Scientific African (Mar 2024)
Hybridization of data-driven threshold algorithm with fuzzy particle swarm optimization technique for gene selection in microarray data
Abstract
Microarrays have revolutionized genomics by enabling the simultaneous measurement of thousands of gene expressions. However, the high dimensionality of microarray data poses challenges in identifying relevant genes for disease diagnosis and biomarker discovery. This article introduces a novel hybrid approach for gene selection in microarray data that combines a data-driven threshold algorithm with Fuzzy Particle Swarm Optimization (FPSO) optimisation capabilities.
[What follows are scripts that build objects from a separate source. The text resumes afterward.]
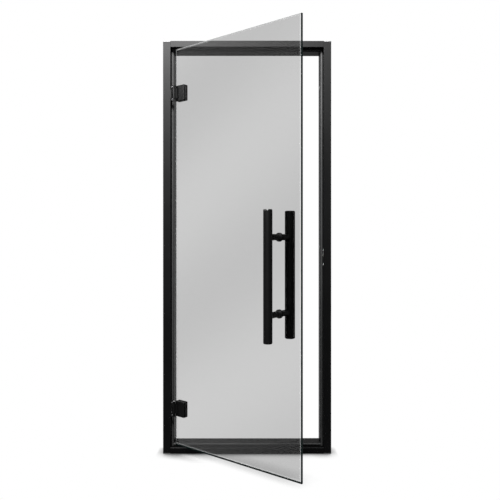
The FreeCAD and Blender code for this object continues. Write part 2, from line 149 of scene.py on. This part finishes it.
# How much a pattern is squeezed along each axis
EVENLY = (1.0, 1.0, 1.0)
GRAIN_UP_THE_BAR = (90.0, 90.0, 3.0)
SCRATCH_SQUEEZE = 30.0


def links_of(material):
    tree = material.node_tree
    return tree.nodes, tree.links, tree.nodes["Principled BSDF"]


def new_material(name):
    material = bpy.data.materials.new(name)
    material.use_nodes = True
    return material


def object_coordinates(tree_nodes, tree_links, scale):
    """Coordinates fixed to the piece, in metres, multiplied by a scale for each axis."""
    source = tree_nodes.new("ShaderNodeTexCoord")
    mapping = tree_nodes.new("ShaderNodeMapping")
    mapping.inputs["Scale"].default_value = scale
    tree_links.new(source.outputs["Object"], mapping.inputs["Vector"])
    return mapping.outputs["Vector"]


def noise(tree_nodes, tree_links, vector, scale, detail, roughness=0.5):
    texture = tree_nodes.new("ShaderNodeTexNoise")
    texture.inputs["Scale"].default_value = scale
    texture.inputs["Detail"].default_value = detail
    texture.inputs["Roughness"].default_value = roughness
    tree_links.new(vector, texture.inputs["Vector"])
    return texture.outputs["Fac"]


def ranged(tree_nodes, tree_links, value, from_low, from_high, to_low, to_high):
    node = tree_nodes.new("ShaderNodeMapRange")
    node.inputs["From Min"].default_value = from_low
    node.inputs["From Max"].default_value = from_high
    node.inputs["To Min"].default_value = to_low
    node.inputs["To Max"].default_value = to_high
    tree_links.new(value, node.inputs["Value"])
    return node.outputs["Result"]


def spread(tree_nodes, tree_links, value, low, high):
    """Stretches the middle of a noise to run from low to high."""
    return ranged(tree_nodes, tree_links, value, 0.3, 0.7, low, high)


def calculated(tree_nodes, tree_links, operation, *values):
    """The result of a sum on values that are sockets or plain numbers."""
    node = tree_nodes.new("ShaderNodeMath")
    node.operation = operation
    for socket, value in zip(node.inputs, values):
        if isinstance(value, float):
            socket.default_value = value
        else:
            tree_links.new(value, socket)
    return node.outputs["Value"]


def distance_along(tree_nodes, tree_links, vector, direction):
    node = tree_nodes.new("ShaderNodeVectorMath")
    node.operation = "DOT_PRODUCT"
    node.inputs[1].default_value = direction
    tree_links.new(vector, node.inputs[0])
    return node.outputs["Value"]


def two_colours(tree_nodes, tree_links, value, first, second):
    """Runs from the first colour to the second over the middle of a noise."""
    ramp = tree_nodes.new("ShaderNodeValToRGB")
    ramp.color_ramp.elements[0].position = 0.3
    ramp.color_ramp.elements[0].color = (*first, 1.0)
    ramp.color_ramp.elements[1].position = 0.7
    ramp.color_ramp.elements[1].color = (*second, 1.0)
    tree_links.new(value, ramp.inputs["Fac"])
    return ramp.outputs["Color"]


def bump(tree_nodes, tree_links, height, strength, distance):
    node = tree_nodes.new("ShaderNodeBump")
    node.inputs["Strength"].default_value = strength
    node.inputs["Distance"].default_value = distance
    tree_links.new(height, node.inputs["Height"])
    return node.outputs["Normal"]


def mixed_colours(tree_nodes, tree_links, value, first, second):
    node = tree_nodes.new("ShaderNodeMix")
    node.data_type = "RGBA"
    tree_links.new(value, node.inputs["Factor"])
    for socket, colour in ((node.inputs["A"], first), (node.inputs["B"], second)):
        if isinstance(colour, tuple):
            socket.default_value = (*colour, 1.0)
        else:
            tree_links.new(colour, socket)
    return node.outputs["Result"]


def mixed_shaders(tree_nodes, tree_links, value, first, second):
    node = tree_nodes.new("ShaderNodeMixShader")
    tree_links.new(value, node.inputs["Fac"])
    tree_links.new(first, node.inputs[1])
    tree_links.new(second, node.inputs[2])
    return node.outputs["Shader"]


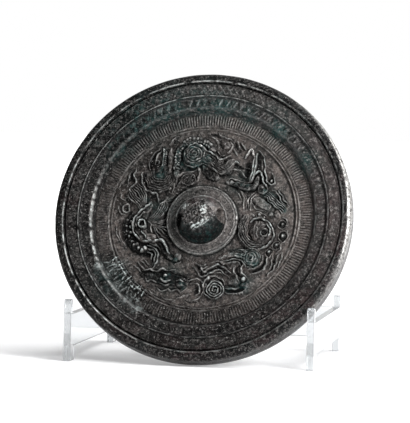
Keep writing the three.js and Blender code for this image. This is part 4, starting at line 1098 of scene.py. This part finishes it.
def bronzeMaterial():
    m = bpy.data.materials.new("darkBronze")
    m.use_nodes = True
    t = m.node_tree
    t.nodes.clear()
    out, skin = add(t, "ShaderNodeOutputMaterial"), add(t, "ShaderNodeBsdfPrincipled")
    place = add(t, "ShaderNodeTexCoord")
    face = add(t, "ShaderNodeMapping", {"vector_type": "TEXTURE"}, Location=discCentre, Rotation=discTurn)
    vector = face.outputs["Vector"]
    join(t, (skin.outputs["BSDF"], out.inputs["Surface"]), (place.outputs["Object"], face.inputs["Vector"]))

    def spots(name):
        scale, start, full, *more = bronzeSpots[name]
        n = add(t, "ShaderNodeGroup", {"node_tree": mottle}, Scale=scale, Low=start, High=full,
                Roughness=more[0] if more else 0.6)
        join(t, (vector, n.inputs["Vector"]))
        return n.outputs["Mask"]

    def calc(kind, *values):
        n = add(t, "ShaderNodeMath", {"operation": kind, "use_clamp": True})
        for socket, value in zip(n.inputs, values):
            if isinstance(value, (int, float)):
                socket.default_value = value
            else:
                join(t, (value, socket))
        return n.outputs[0]

    def times(a, b):
        return calc("MULTIPLY", a, b)

    def plus(a, b):
        return calc("ADD", a, b)

    def minus(a, b):
        return calc("SUBTRACT", a, b)

    def most(a, b):
        return calc("MAXIMUM", a, b)

    def over(colour, mask, top):
        n = add(t, "ShaderNodeMix", {"data_type": "RGBA"})
        join(t, (mask, n.inputs[0]))
        if isinstance(colour, tuple):
            n.inputs[6].default_value = colour
        else:
            join(t, (colour, n.inputs[6]))
        n.inputs[7].default_value = bronzeColours[top]
        return n.outputs[2]

    wearAndHighlight, dirt, teal, red, pale, crevice, black = (
        add(t, "ShaderNodeAttribute", {"attribute_name": name}).outputs["Fac"]
        for name in ("wearAndHighlight", "dirt", "teal", "red", "pale", "crevice", "black"))
    # dust, thinned in the painted shade
    dirtMask = times(times(dirt, minus(1.0, times(black, 0.6))), plus(spots("dust"), 0.2))
    tealMask = times(plus(teal, 0.06), plus(times(spots("teal"), 0.7), 0.35))
    # wear and painted highlights: bright metal on worn parts and where highlights are painted on
    wearAndHighlightMask = times(wearAndHighlight, plus(times(spots("worn"), 0.7), 0.3))
    paleMask = times(pale, spots("pale"))
    colour = bronzeColours["dark"]
    for mask, top in ((times(spots("brown"), minus(1.0, black)), "brown"),
                      (times(plus(red, 0.12), spots("red")), "red"),
                      (dirtMask, "dust"),
                      (tealMask, "teal"),
                      # black blotches in the black patina and painted shade
                      (times(times(black, 0.9), spots("black")), "deep"),
                      # wear and painted highlights, in the worn colour
                      (times(wearAndHighlightMask, 0.8), "worn"),
                      (times(times(spots("speck"), 0.7), minus(1.0, times(black, 0.55))), "speck"),
                      (times(spots("pit"), 0.8), "deep"),
                      # the crevice mark's painted shade, in near black
                      (crevice, "deep"),
                      # painted glints in the black patina and painted shade
                      (times(times(black, minus(0.55, teal)), spots("glint")), "worn"),
                      # pale patina, the strokes and painted highlights
                      (paleMask, "pale")):
        colour = over(colour, mask, top)
    metal = times(minus(1.0, most(dirtMask, most(tealMask, paleMask))), plus(0.12, times(wearAndHighlightMask, 0.7)))
    gloss = plus(plus(0.26, times(spots("gloss"), 0.16)), times(most(dirtMask, paleMask), 0.35))
    grain = add(t, "ShaderNodeGroup", {"node_tree": castGrain}, Fine=bronzeGrain["Fine"], Pits=bronzeGrain["Pits"])
    uneven = add(t, "ShaderNodeBump", None, Strength=bronzeGrain["strength"], Distance=bronzeGrain["distance"])
    join(t, (colour, skin.inputs["Base Color"]), (metal, skin.inputs["Metallic"]),
         (minus(gloss, times(wearAndHighlightMask, 0.08)), skin.inputs["Roughness"]),
         # less specular in the black patina and the painted shade
         (minus(0.5, times(most(black, crevice), 0.44)), skin.inputs["Specular IOR Level"]),
         (vector, grain.inputs["Vector"]), (grain.outputs["Height"], uneven.inputs["Height"]),
         (uneven.outputs["Normal"], skin.inputs["Normal"]))
    return m


def acrylicMaterial(name, roughness, clear, tint):
    m = bpy.data.materials.new(name)
    m.use_nodes = True
    t = m.node_tree
    skin = t.nodes["Principled BSDF"]
    for label, value in (("Base Color", tint), ("Transmission Weight", clear), ("IOR", acrylicSet["ior"])):
        skin.inputs[label].default_value = value
    scale, start, full = acrylicSet["hazeSpots"]
    place = add(t, "ShaderNodeTexCoord")
    haze = add(t, "ShaderNodeGroup", {"node_tree": mottle}, Scale=scale, Low=start, High=full)
    amount = add(t, "ShaderNodeMath", {"operation": "MULTIPLY_ADD"})
    amount.inputs[1].default_value, amount.inputs[2].default_value = acrylicSet["haze"], roughness
    join(t, (place.outputs["Object"], haze.inputs["Vector"]), (haze.outputs["Mask"], amount.inputs[0]),
         (amount.outputs[0], skin.inputs["Roughness"]))
    return m


bronze = bronzeMaterial()
acrylicFace = acrylicMaterial("acrylicFace", *acrylicSet["face"])
acrylicEdge = acrylicMaterial("acrylicEdge", *acrylicSet["cutEdge"])
for piece in casting:
    piece.data.materials.clear()
    piece.data.materials.append(bronze)
for piece in sheets:
    piece.data.materials.clear()
    piece.data.materials.append(acrylicFace)
    piece.data.materials.append(acrylicEdge)
    size = np.array([v.co for v in piece.data.vertices])
    through = int(np.argmin(size.max(0) - size.min(0)))  # the way through the sheet
    for face in piece.data.polygons:
        face.material_index = 0 if abs(face.normal[through]) > 0.8 else 1
print("materials made")

floorSet = {"size": 12.0, "colour": (0.86, 0.86, 0.87, 1), "roughness": 0.7,
            # the floor glows, a painted light, dimmest near the stand and burning out to white away from it
            "glow": (0.2, 0.8), "middle": (-0.12, 0.10, 0), "reach": (0.165, 0.29)}
lightSet = {"white": 1.0, "dim": 0.04, "bright": (0.70, 0.62, 0.35), "span": (-0.25, 0.95),
            "sun": ("overhead", (-4, 32, 0), 25, 1.5),
            "lamps": [("topSoftbox", (0.35, -0.25, 1.2), (0.0, 0.0, 0.05), 0.6, 4.0),
                      ("rightWindow", (0.42, -0.33, 0.28), (0.0, 0.0, 0.06), 0.2, 3.4)]}
cameraSet = {"place": (178.8, -1001.6, 108.3), "down": 2.63, "turn": 10.29, "roll": 1.27, "lens": 204.26,
             "clip": (0.05, 20)}


def makeFloor():
    bpy.ops.object.select_all(action="DESELECT")
    bpy.ops.mesh.primitive_plane_add(size=floorSet["size"], location=(0, 0, 0))
    floor = bpy.context.active_object
    floor.name = "floor"
    m = bpy.data.materials.new("paleFloor")
    m.use_nodes = True
    t = m.node_tree
    skin = t.nodes["Principled BSDF"]
    skin.inputs["Base Color"].default_value = floorSet["colour"]
    skin.inputs["Roughness"].default_value = floorSet["roughness"]
    skin.inputs["Emission Color"].default_value = (1, 1, 1, 1)
    place = add(t, "ShaderNodeTexCoord")
    far = add(t, "ShaderNodeVectorMath", {"operation": "DISTANCE"})
    far.inputs[1].default_value = floorSet["middle"]
    strength = smoothRange(t, far.outputs["Value"], floorSet["reach"], floorSet["glow"])
    join(t, (place.outputs["Object"], far.inputs[0]), (strength, skin.inputs["Emission Strength"]))
    floor.data.materials.append(m)


def link(name, data):
    thing = bpy.data.objects.new(name, data)
    bpy.context.scene.collection.objects.link(thing)
    return thing


def makeLights():
    # the room is white behind and to the right, dim in front, and white where the camera sees it
    s = lightSet
    world = bpy.data.worlds.new("studio")
    world.use_nodes = True
    t = world.node_tree
    back = t.nodes["Background"]
    back.inputs["Color"].default_value = (1, 1, 1, 1)
    way, seen = add(t, "ShaderNodeTexCoord"), add(t, "ShaderNodeLightPath")
    toward = add(t, "ShaderNodeVectorMath", {"operation": "DOT_PRODUCT"})
    toward.inputs[1].default_value = s["bright"]
    pick = add(t, "ShaderNodeMix", {"data_type": "FLOAT"})
    pick.inputs[3].default_value = 1.0
    join(t, (way.outputs["Generated"], toward.inputs[0]), (seen.outputs["Is Camera Ray"], pick.inputs[0]),
         (smoothRange(t, toward.outputs["Value"], s["span"], (s["dim"], s["white"])), pick.inputs[2]),
         (pick.outputs[0], back.inputs["Strength"]))
    bpy.context.scene.world = world
    name, turn, spread, power = s["sun"]
    sun = link(name, bpy.data.lights.new(name, "SUN"))
    sun.data.angle, sun.data.energy = math.radians(spread), power
    sun.rotation_euler = [math.radians(a) for a in turn]
    for name, place, target, size, power in s["lamps"]:
        lamp = link(name, bpy.data.lights.new(name, "AREA"))
        lamp.data.size, lamp.data.energy = size, power
        lamp.location = place
        lamp.rotation_euler = (Vector(target) - lamp.location).to_track_quat("-Z", "Y").to_euler()


def makeCamera():
    c = cameraSet
    camera = link("camera", bpy.data.cameras.new("camera"))
    camera.data.lens, (camera.data.clip_start, camera.data.clip_end) = c["lens"], c["clip"]
    turn, tilt, roll = (Matrix.Rotation(math.radians(a), 4, axis)
                        for a, axis in ((c["turn"], "Z"), (90 - c["down"], "X"), (c["roll"], "Z")))
    camera.matrix_world = Matrix.Translation(Vector(c["place"]) * mm) @ (turn @ tilt @ roll)
    bpy.context.scene.camera = camera


makeFloor()
makeLights()
makeCamera()
bpy.context.scene.view_settings.view_transform = "Standard"
bpy.context.scene.cycles.max_bounces = 24  # light runs far along inside the clear sheets
bpy.context.scene.cycles.glossy_bounces = 16
bpy.context.scene.cycles.transmission_bounces = 20
print("scene ready")
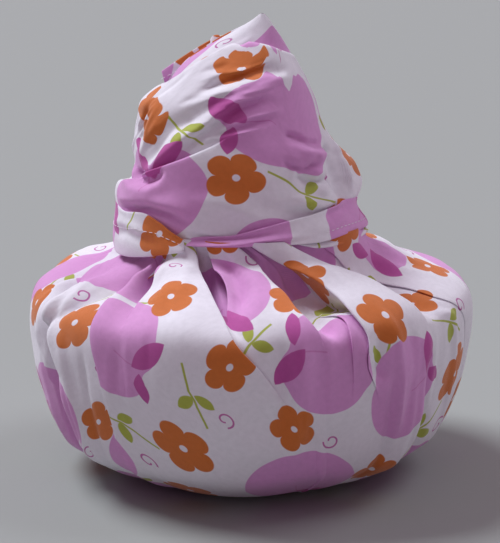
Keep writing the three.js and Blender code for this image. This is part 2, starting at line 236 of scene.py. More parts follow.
# %% [markdown]
# ## The bundle's form
#
# The cloth lies on a bowl with a flat foot, a round belly and a shoulder that slopes in to the neck. A
# lathe, Blender's Spin or Screw, could turn that outline into a surface. A grid made from it directly is
# better here, because the pleats need columns where they fold. The outline is the meridian: it runs from
# the middle of the flat bottom to the throat inside the knob, and the length along it is also the
# distance on the flat cloth from its middle.

# %% The meridian
MERIDIAN = rows_of(
    "at radius height",
    ("middle", 0.0, 0.0),
    ("rest", 38.0, 0.0),
    ("heel", 60.0, 3.3),
    ("foot", 76.0, 11.5),
    ("turn", 87.0, 20.5),
    ("waist", 95.0, 44.0),
    ("belly", 98.0, 69.0),
    ("brim", 96.0, 80.0),
    ("shoulder", 87.0, 86.0),
    ("slope", 68.0, 91.5),
    ("neck", 56.0, 97.0),
    ("tuck", 51.5, 103.0),
    ("throat", 50.0, 112.0),
)
radii, heights = (np.array(column_of(MERIDIAN, name)) for name in ("radius", "height"))
arcs = np.concatenate([[0.0], np.cumsum(np.hypot(np.diff(radii), np.diff(heights)))])
ARC = dict(zip(column_of(MERIDIAN, "at"), arcs))
radius_at, height_at = track(arcs, radii), track(arcs, heights)
print("from the middle to the throat:", round(ARC["throat"], 1), "mm of cloth")

# %% The levels where a pleat's figures are given
LEVELS = ("foot", "waist", "belly", "brim", "shoulder", "slope", "neck", "tuck", "throat")


def level_track(values, at_rest=None):
    """A figure along the meridian, given at the levels. Under the foot it goes to at_rest."""
    keys = [ARC["rest"]] + [ARC[level] for level in LEVELS]
    return track(keys, [values[0] if at_rest is None else at_rest, *values])


print({level: round(ARC[level], 1) for level in LEVELS})

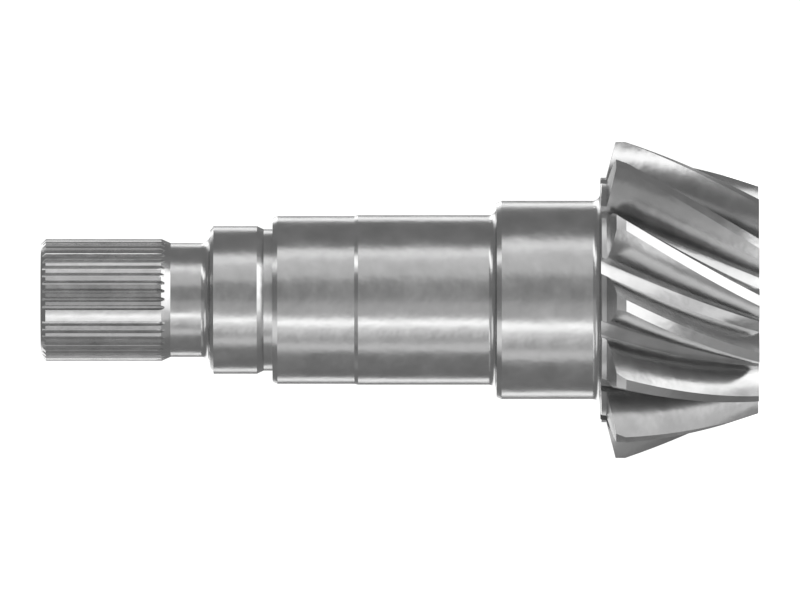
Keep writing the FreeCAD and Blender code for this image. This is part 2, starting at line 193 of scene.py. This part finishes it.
def photo_camera():
    """The photograph's view: level with the shaft's middle and turned so that the gear is at the right."""
    data = bpy.data.cameras.new("camera")
    camera = bpy.data.objects.new("camera", data)
    bpy.context.scene.collection.objects.link(camera)
    data.sensor_width = SENSOR_MM
    data.lens = SENSOR_MM * CAMERA_DISTANCE_PX / PHOTO_WIDTH_PX
    middle = (TOE_FACE_PX - PHOTO_WIDTH_PX / 2) * METRES_PER_PX
    distance = CAMERA_DISTANCE_PX * METRES_PER_PX
    picture_right, picture_up, backward = Vector((0, 0, -1)), Vector((1, 0, 0)), Vector((0, -1, 0))
    turn = Matrix((picture_right, picture_up, backward)).transposed().to_4x4()
    camera.matrix_world = Matrix.Translation((0, -distance, middle)) @ turn
    data.clip_end = 100
    bpy.context.scene.camera = camera


def noise(tree, place, size, detail):
    """Soft noise whose lumps are about size across, in metres."""
    made = node(tree, "ShaderNodeTexNoise")
    tree.links.new(place, made.inputs["Vector"])
    made.inputs["Scale"].default_value = 1 / size
    made.inputs["Detail"].default_value = detail
    return made.outputs["Fac"]


def remapped(tree, value, low, high):
    """The middle of a noise's range stretched to run from low to high."""
    made = node(tree, "ShaderNodeMapRange")
    tree.links.new(value, made.inputs["Value"])
    made.inputs["From Min"].default_value = NOISE_MIDDLE[0]
    made.inputs["From Max"].default_value = NOISE_MIDDLE[1]
    made.inputs["To Min"].default_value = low
    made.inputs["To Max"].default_value = high
    return made.outputs["Result"]


def machined_steel():
    """Satin ground steel with faint clouding and slight waviness, and painted shade that darkens its colour
    deep in the tooth spaces.
    """
    material = bpy.data.materials.new("machined_steel")
    material.use_nodes = True
    tree = material.node_tree
    shader = tree.nodes["Principled BSDF"]
    shader.inputs["Metallic"].default_value = 1.0
    place = node(tree, "ShaderNodeTexCoord").outputs["Object"]
    clouds = noise(tree, place, CLOUD_SIZE, CLOUD_DETAIL)
    tree.links.new(remapped(tree, clouds, *ROUGHNESS_RANGE), shader.inputs["Roughness"])
    grey = remapped(tree, clouds, *GREY_RANGE)
    # Painted shade: ambient occlusion darkens the base colour in the gear's tooth spaces, fading out above
    # the gear.
    painted_shade_ao = node(tree, "ShaderNodeAmbientOcclusion")
    painted_shade_ao.samples = PAINTED_SHADE_SAMPLES
    painted_shade_ao.only_local = True
    painted_shade_ao.inputs["Distance"].default_value = PAINTED_SHADE_REACH
    painted_shade_factor = math_node(tree, "MULTIPLY_ADD", painted_shade_ao.outputs["AO"], 1 - PAINTED_SHADE_SHARE, PAINTED_SHADE_SHARE)
    place_z = node(tree, "ShaderNodeSeparateXYZ")
    tree.links.new(place, place_z.inputs["Vector"])
    painted_shade_on_gear = ramp_between(tree, place_z.outputs["Z"], PAINTED_SHADE_END, PAINTED_SHADE_START)
    painted_shade_factor = math_node(tree, "MULTIPLY_ADD", painted_shade_on_gear, math_node(tree, "SUBTRACT", painted_shade_factor, 1), 1)
    tree.links.new(math_node(tree, "MULTIPLY", grey, painted_shade_factor), shader.inputs["Base Color"])
    waves = node(tree, "ShaderNodeBump")
    waves.inputs["Strength"].default_value = 1.0
    waves.inputs["Distance"].default_value = WAVE_HEIGHT
    tree.links.new(noise(tree, place, WAVE_SIZE, WAVE_DETAIL), waves.inputs["Height"])
    tree.links.new(waves.outputs["Normal"], shader.inputs["Normal"])
    return material


studio_world()
pale_floor()
photo_camera()
bpy.context.scene.view_settings.view_transform = "Standard"

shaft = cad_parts["pinion_shaft"]
steel = machined_steel()
for slot in shaft.material_slots:
    slot.material = steel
The proposed hybrid method serves multiple objectives, including minimizing the number of selected genes for model training, reducing computational costs, assessing each gene's contribution to the underlying condition, and enhancing classifier performance for improved accuracy. The data-driven threshold algorithm automatically determines an optimal threshold value based on dataset characteristics, addressing the often-challenging task of threshold setting in gene selection. In contrast, FPSO employs a Fuzzy logic approach for parameter settings during its global search and leverages the threshold algorithm's robustness as selection criteria. The synergy between FPSO and the threshold approach forms the core of this method, enabling the simultaneous achievement of multiple objectives, such as minimizing gene count, assessing gene contributions to the disease, reducing computational expenses, and maximizing classifier performance. Compared with existing solutions, experimental evaluations on real microarray datasets demonstrate the superiority of this hybrid approach in terms of gene selection performance and computational efficiency. The selected genes exhibit improved classification accuracy and biological relevance, enhancing their value for downstream analysis tasks. However, it is important to note that the hybrid algorithm faced challenges when dealing with multi-class microarray datasets. Future work will emphasise adapting the method to accommodate the unique characteristics of such datasets.